Should China assume that Trump’s unpredictability would make him abandon his current quarrel with it over Taiwan? How long would it last and what are its implications over the long run? The notion of predictability and commitment is very important to China, as its global stakes in the world economy are continuing to mount. China has learned the art of global leadership from the United States’ building of the post WWII global order. And it has every intention of emulating the lone superpower as it is fast becoming the second most important leader of the world and the aspiring superpower. So, it views with bewilderment, and even with annoyance, the inconsistencies that have become such a regular aspect of Donald Trump.
Given President Trump’s fascination with his own unpredictability, how long is the Trump-Putin “bromance” likely to last? There is no doubt that Vladimir Putin and his top security advisers are discussing it, and may also be preparing a variety of fallback positions in response.
How would the Arab states determine what policies Trump is likely to adopt toward them? They are both unsure and nervous. To Saudi Arabia, another related question is what President Trump’s reaction is likely to be toward the Saudi-Iran strategic competition, whose ups and downs will play an important role in the prospects for peace in the West Asia.
The ability of Julius Krein depends on the prospects of Trump’s own abandoning of his impulsive style of decision making. However, as a presidential candidate, that style brought him nothing but spectacular success of beating his 17 Republican opponents.
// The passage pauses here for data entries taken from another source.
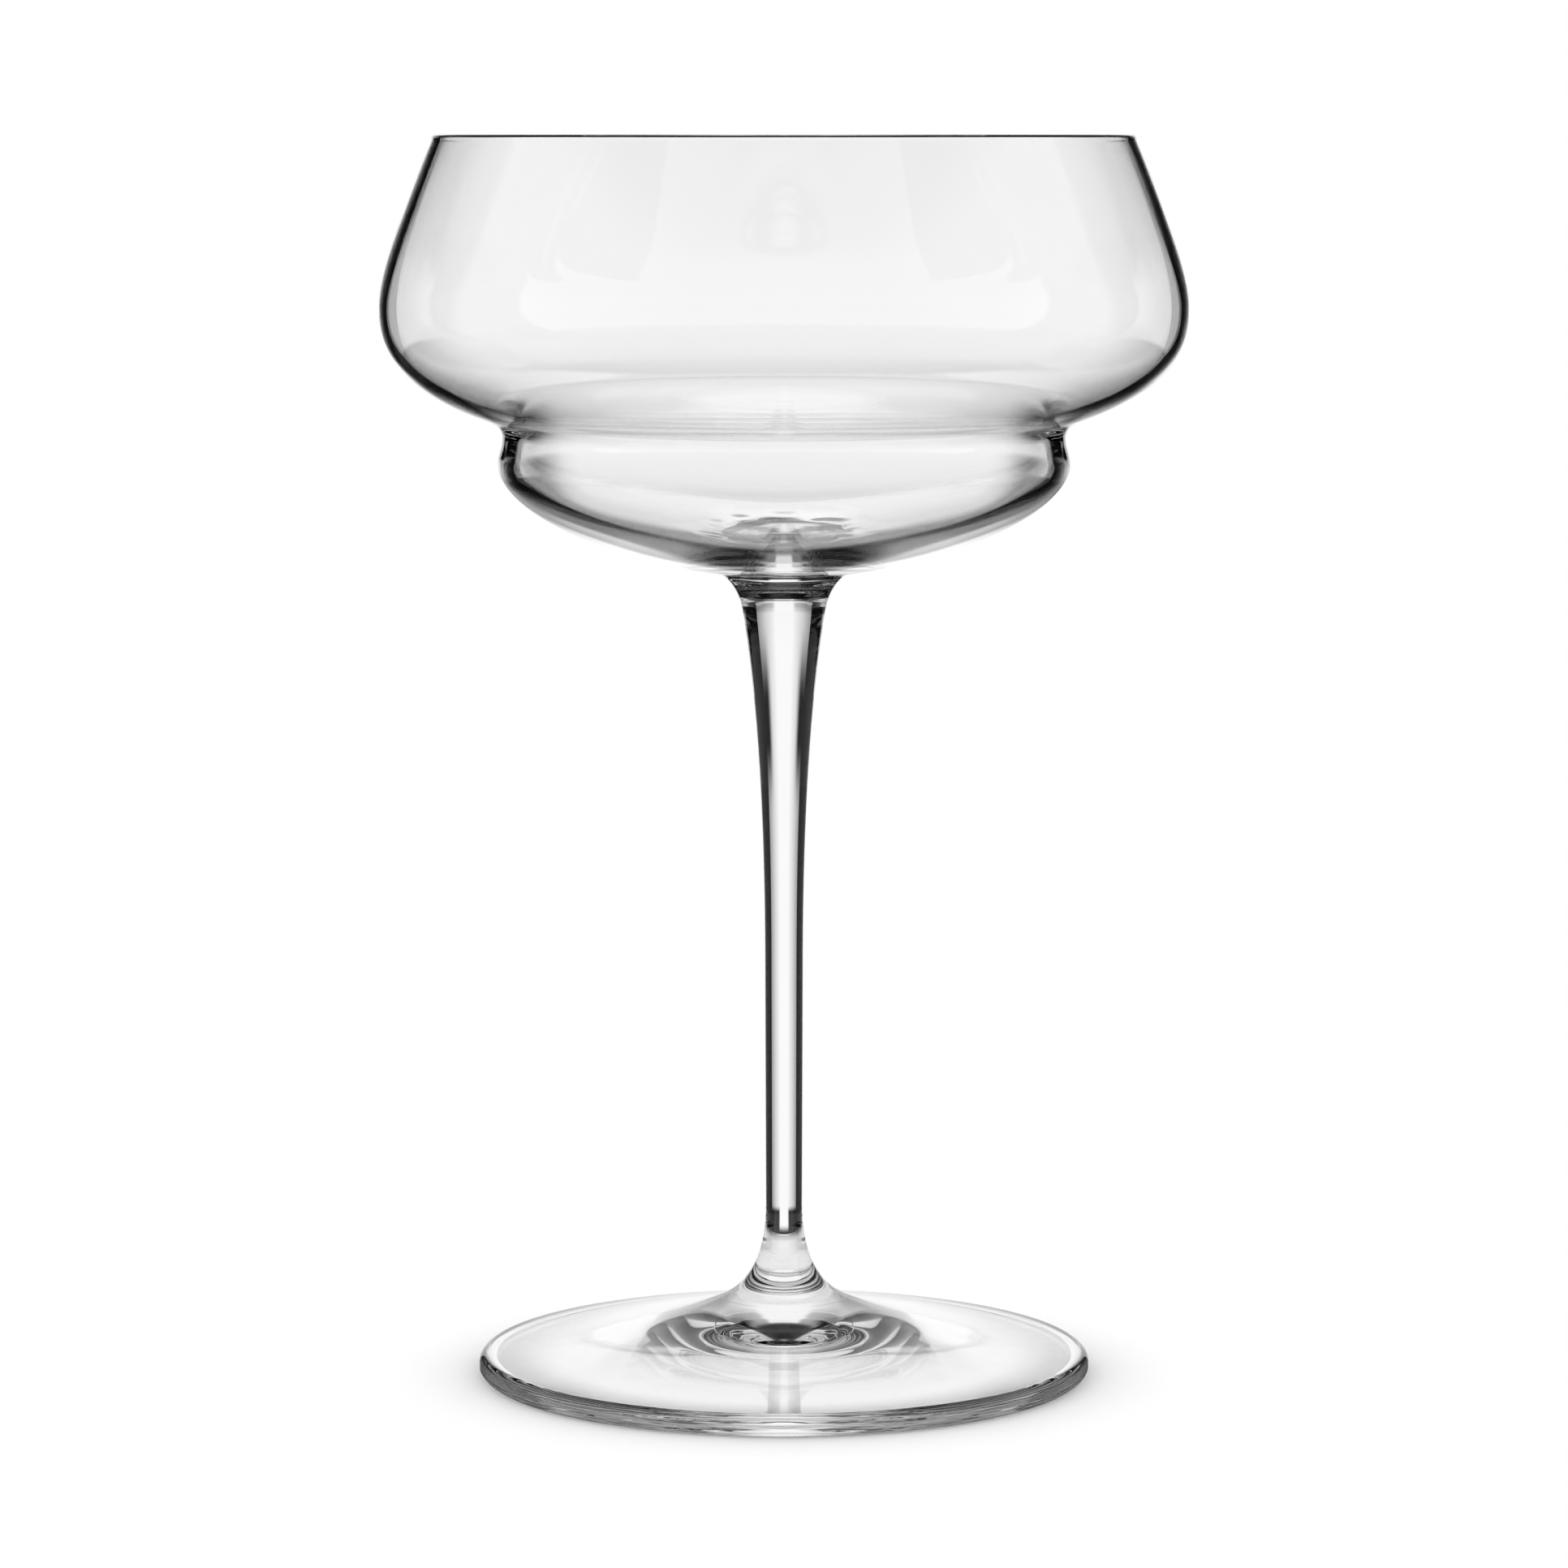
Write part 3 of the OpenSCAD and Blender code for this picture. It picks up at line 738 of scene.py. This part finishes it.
def clear_glass(name, wave_mm, wave_depth_mm, lumps, along=(1, 1, 1)):
    material, tree = new_material(name)
    place = add(tree, "ShaderNodeTexCoord").outputs["Object"]
    stretched = add(tree, "ShaderNodeMapping", inputs={"Vector": place, "Scale": along})
    waves = add(tree, "ShaderNodeTexNoise",
                inputs={"Vector": stretched.outputs[0], "Scale": 1 / (wave_mm * MM), "Detail": 1.0})
    waviness = add(tree, "ShaderNodeBump",
                   inputs={"Height": waves.outputs["Fac"], "Strength": 1.0, "Distance": wave_depth_mm * MM})
    bump = add_lumps(tree, place, waviness, **lumps)
    glass = add(tree, "ShaderNodeBsdfPrincipled",
                inputs={"Base Color": linear("#FFFFFF"), "Roughness": 0.0, "IOR": GLASS_IOR,
                        "Transmission Weight": 1.0, "Normal": bump.outputs[0]})
    add(tree, "ShaderNodeOutputMaterial", inputs={"Surface": glass.outputs[0]})
    print(f"{name}: waves of {wave_mm} mm, {wave_depth_mm} mm deep, lumps of {lumps['lump_mm']} mm,"
          f" {lumps['depth_mm']} mm deep")
    return material


blown_glass = clear_glass("blown_soda_lime_glass", wave_mm=18, wave_depth_mm=0.02,
                          lumps={"lump_mm": 5, "depth_mm": 0.5, "full_r_mm": 7, "no_r_mm": 14, "top_mm": 110})
drawn_glass = clear_glass("drawn_soda_lime_glass", wave_mm=3, wave_depth_mm=0.003, along=(1, 1, 0.15),
                          lumps={"lump_mm": 20, "depth_mm": 0.1, "full_r_mm": 6.5, "no_r_mm": 5.3, "squash": 30})
pressed_glass = clear_glass("pressed_soda_lime_glass", wave_mm=9, wave_depth_mm=0.015,
                            lumps={"lump_mm": 6, "depth_mm": 0.05, "full_r_mm": 38.7, "no_r_mm": 37.7,
                                   "squash": 10})

# %% [markdown]
# Where two gathers are fused there is no surface any more, so light goes straight on. Each piece is a closed
# solid for its own sake, and the disc in which it meets the next one gets this clear material, in the place of
# glass that would show a wall inside the stem.

# %% Fused joint
fused_joint, joint_tree = new_material("fused_joint")
through = add(joint_tree, "ShaderNodeBsdfTransparent")
add(joint_tree, "ShaderNodeOutputMaterial", inputs={"Surface": through.outputs[0]})
print(f"joints at {bowl_joint[1]:.2f} and {foot_joint_h:.2f} mm")

# %% [markdown]
# Now the lathe turns the three outlines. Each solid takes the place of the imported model's piece of the same
# kind, rides on its only body, and keeps its glass in a material slot of its own name.

# %% Bowl, stem and foot
pieces = (("bowl", bowl_outline, bowl_joint[1], bowl_joint[1], blown_glass),
          ("stem", stem_outline, bowl_joint[1], foot_joint_h, drawn_glass),
          ("foot", foot_outline, foot_joint_h, foot_joint_h, pressed_glass))
for node, outline, upper, lower, glass in pieces:
    solid = turn_on_lathe("glass_" + node, outline, upper, lower, glass, fused_joint)
    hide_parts(node)
    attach(solid, "root")

# %% [markdown]
# The picture shows the colours as they are, without a film look.

# %% Settings
scene.view_settings.view_transform = "Standard"
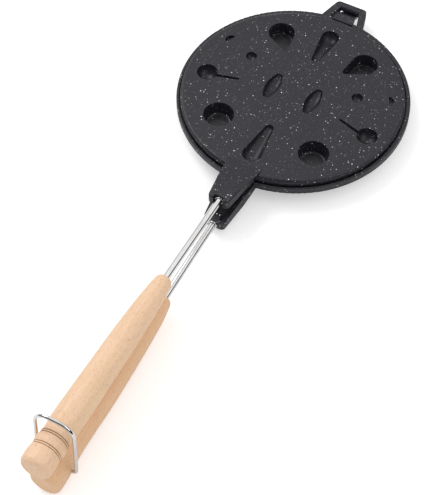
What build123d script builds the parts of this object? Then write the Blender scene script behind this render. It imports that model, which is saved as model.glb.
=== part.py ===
from build123d import *
import os
from math import acos, atan2, cos, degrees, radians, sin, sqrt, tan

# Round iron for filled nut biscuits: two cast plates, hooked together at the far rim,
# each on a steel rod with a turned wooden handle, and a wire bail that locks the handles.
# Mould frame: origin in the middle of the closed plates, X towards the handles, Z up.

# Plates: the upper disc lies in a shallow recess of the lower one
LOWER_RADIUS = 100.3
RECESS_RADIUS = 97.6
UPPER_RADIUS = 96.2
RECESS_CENTRE_X = 1.5       # the recess and the upper disc sit off centre, towards the handles
PLATEAU_TOP = 5.0
UPPER_BOTTOM = -0.9
RECESS_FLOOR = -1.5
LIP_TOP = 2.4
UPPER_EDGE_ROUNDING = 2.3
LOWER_EDGE_ROUNDING = 1.3
LIP_ROUNDING = 0.8

# Forms pressed into the plates
WALL = 2.6
DOUGH = 3.8                 # room between a form and its mould
POCKET_DEPTH = 12.0
NUT_AT = (52.2, 44.6)
NUT_RADIUS = 13.1
NUT_DRAFT = 10.0
NUT_ROUNDING = 2.2
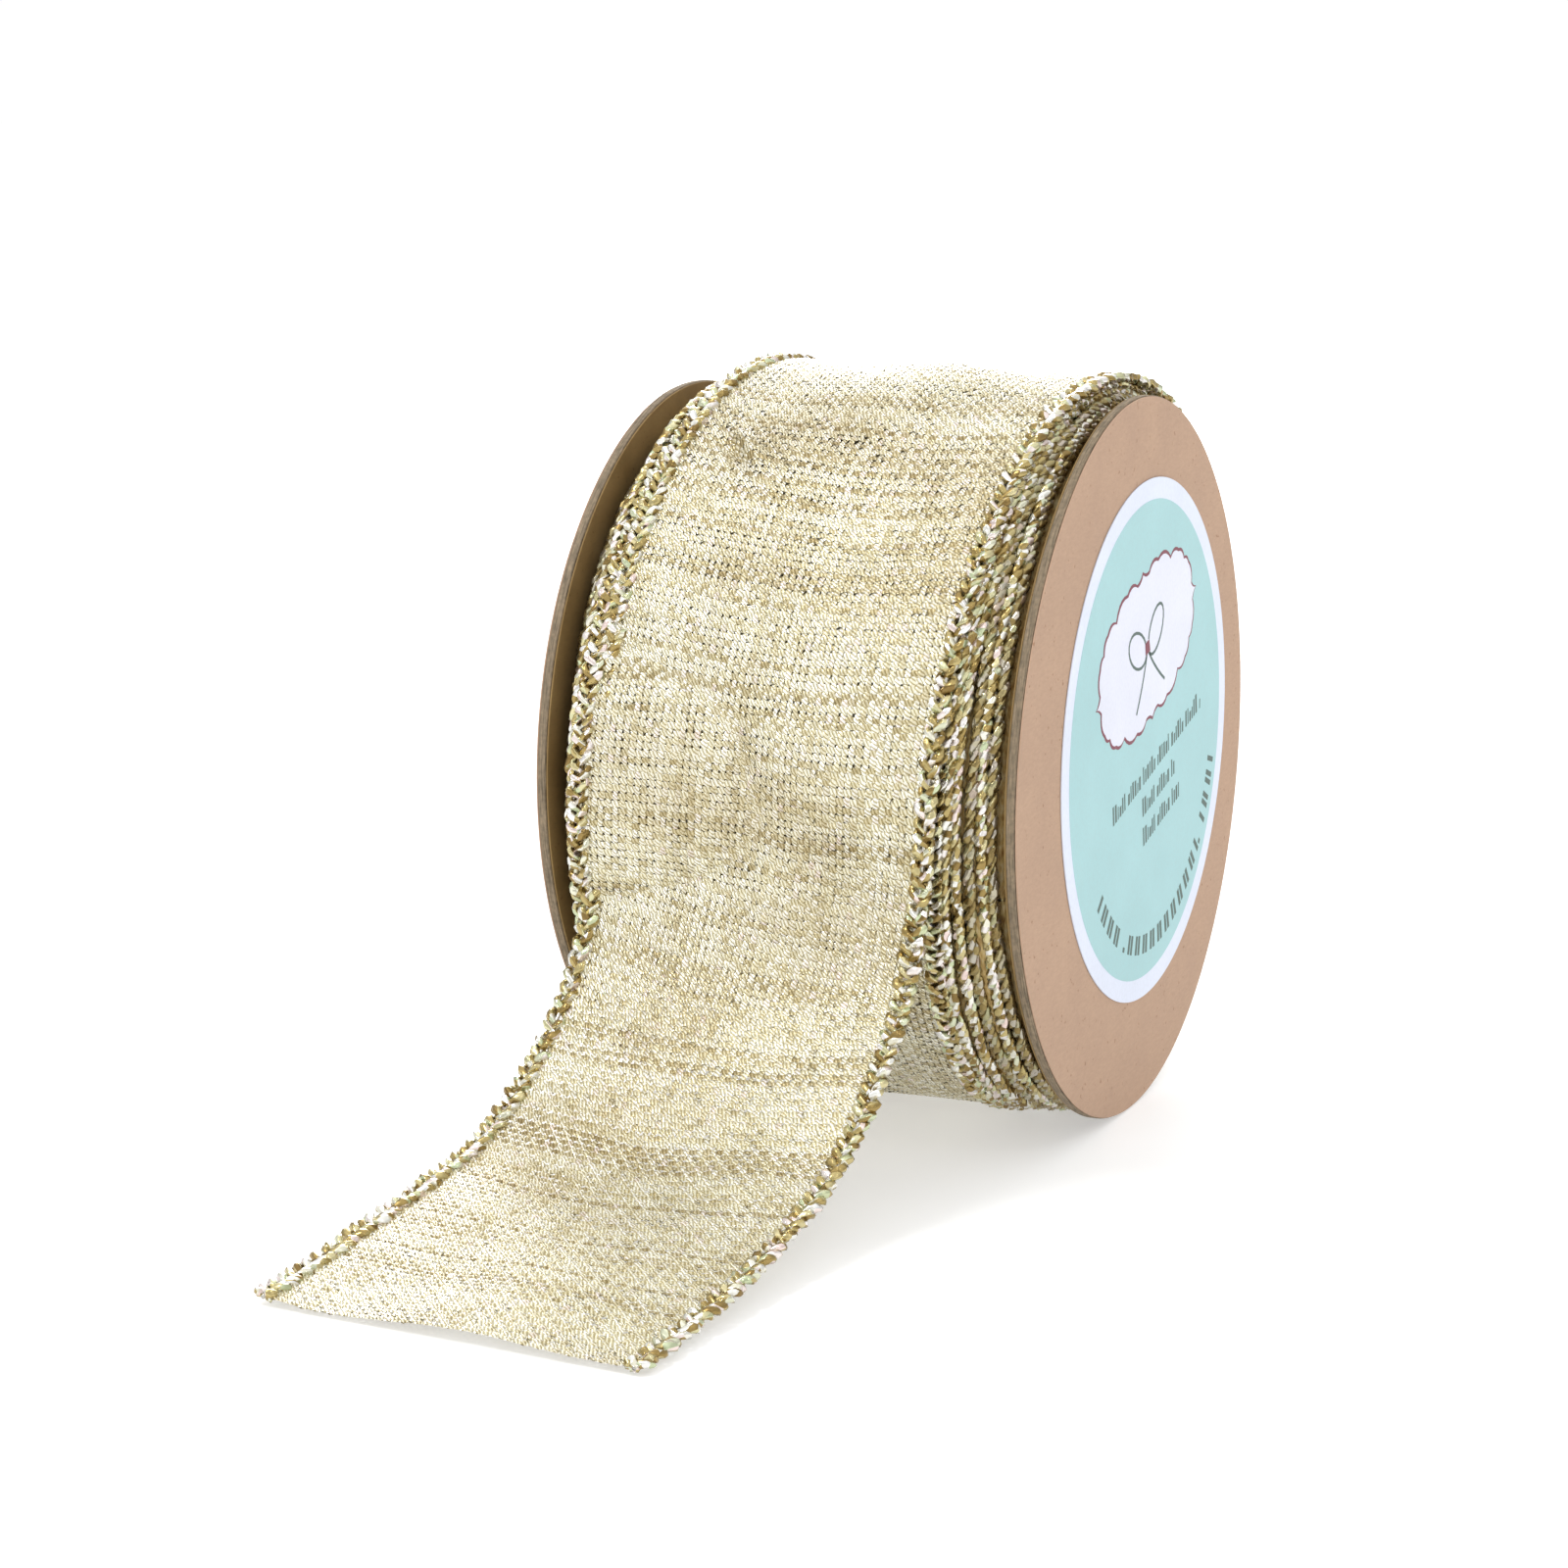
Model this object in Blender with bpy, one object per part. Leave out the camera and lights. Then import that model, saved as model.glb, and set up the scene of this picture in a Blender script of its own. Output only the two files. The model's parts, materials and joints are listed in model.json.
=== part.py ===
"""Ribbon spool: a kraft card spool holding wired metallic ribbon, with the ribbon's free end drawn off.

Frame: +X is the spool's axis towards the labelled flange, -Y is the way the ribbon is drawn off, +Z is up.
The origin is at the middle of the underside of the whole object's box. Metres.
"""
import math

import bmesh
import bpy
from mathutils import Matrix, Quaternion, Vector

MM = 0.001

# Driving dimensions
FLANGE_R = 35.0 * MM
SPOOL_LENGTH = 48.0 * MM  # over both flanges, without the label
BOARD_T = 0.80 * MM
LINER_T = 0.16 * MM
GLUE_FILM = 0.04 * MM  # gap left between two glued flat faces
LINER_INSET = 0.10 * MM  # liners end just inside the board's cut edge
BORE_R = 12.7 * MM  # a 1 inch rod hole
CORE_R = 15.0 * MM
LABEL_R = 25.4 * MM  # a 2 inch round label
LABEL_T = 0.10 * MM
LABEL_OFF = Vector((0.0, 2.6 * MM, 1.3 * MM))  # it is stuck on off centre
RIBBON_W = 38.1 * MM  # 1.5 inch ribbon
RIBBON_T = 0.36 * MM
EDGE_W = 2.6 * MM  # width of the overlocked edge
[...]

That type of impulsive style of performance, with all its contradictions and denials of fact and realities also won him the US presidency. There is no reason to believe that Donald Trump will abandon that impulsiveness and unpredictability and adopt predictability and conventionality in his modus operandi.
Thus, there is not likely to be a conventional version of Donald Trump, unless the maverick, mercurial, and impulsive version of him encounters a series of miserable failures. Viewing this scenario does not make the job of Julius Krein of intellectualizing Trumpism easy.